[EMAIL PROTECTED] (Lennart Sorensen) writes:
> On Tue, Oct 07, 2008 at 04:59:35PM -0400, Etienne Goyer wrote:
> > G. Matthew Rice wrote:
> > > PS - You still better know the switch and parameters that are used all the
> > >         time.  An LPIC-1 that doesn't know 'ls -l'...umm, well isn't an
> > >         LPIC-1.
> > 
> > But ... but ... I could look it up in the man page!
> 
> Exactly.  A good admin knows where to find the required knowledge
> quickly.

LMAO.  To both of you.  Len, I think that Etienne was being facetious here.
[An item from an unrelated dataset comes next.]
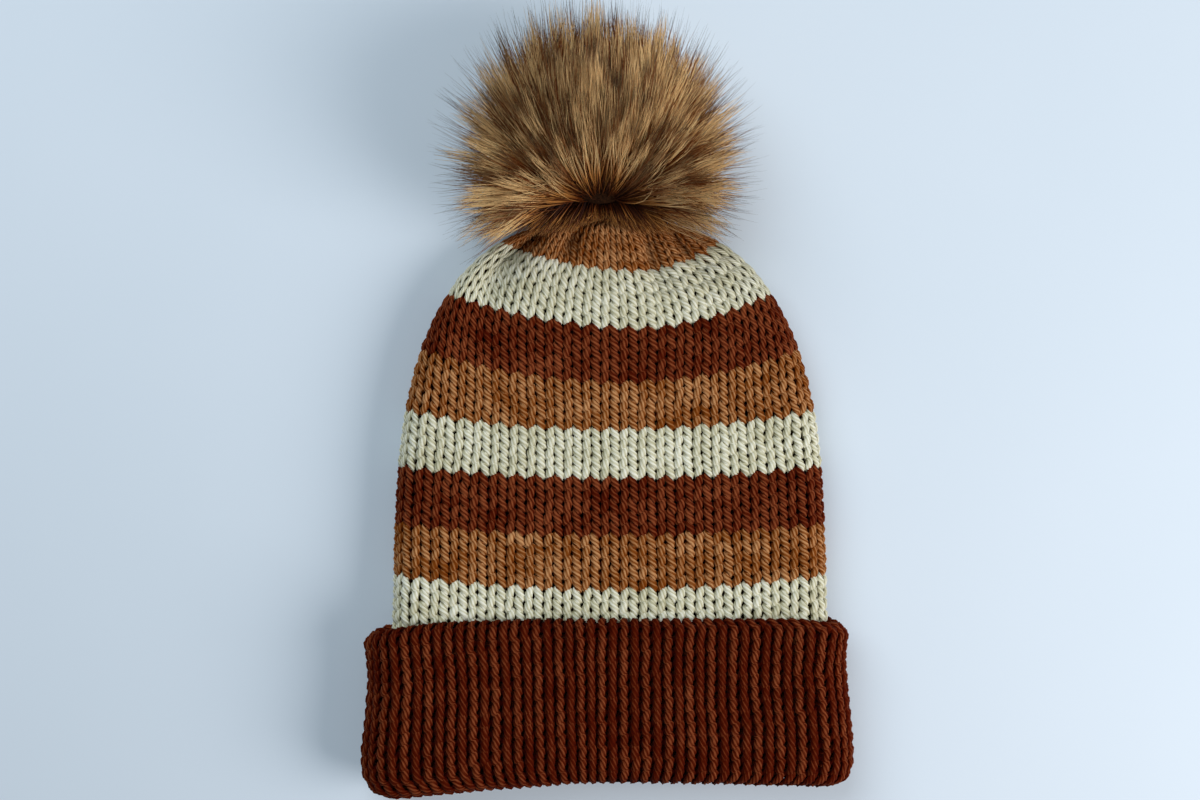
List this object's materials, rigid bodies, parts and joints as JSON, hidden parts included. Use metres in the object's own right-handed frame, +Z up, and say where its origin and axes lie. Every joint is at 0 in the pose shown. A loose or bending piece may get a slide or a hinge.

There's definitely a balance here but I still don't agree with a pure 'no
option testing' ideology.

Otherwise, the job interviews I give would degrade to "here is 'man man' and
that's all you get...now build me a web server farm".  And just wait to see
how long he takes.

Knowing options that are used all the time is a way to show experience.  If
you have to continually look up the 'c' option for tar or the -l option to
ls, you just haven't been around the block enough times.

That said, don't blow this out of perspective.  These types of questions are
getting rarer as we improve the tests overall.


BTW, the first question on a Perl test that we used to give prospective
senior level Perl OO developers (not CGI hackers) was:

        # 1. What does this statement do?

        bless { _h => 'Hi' }, 'Hi';

It was difficult to find someone that could answer that sensibly (or at all).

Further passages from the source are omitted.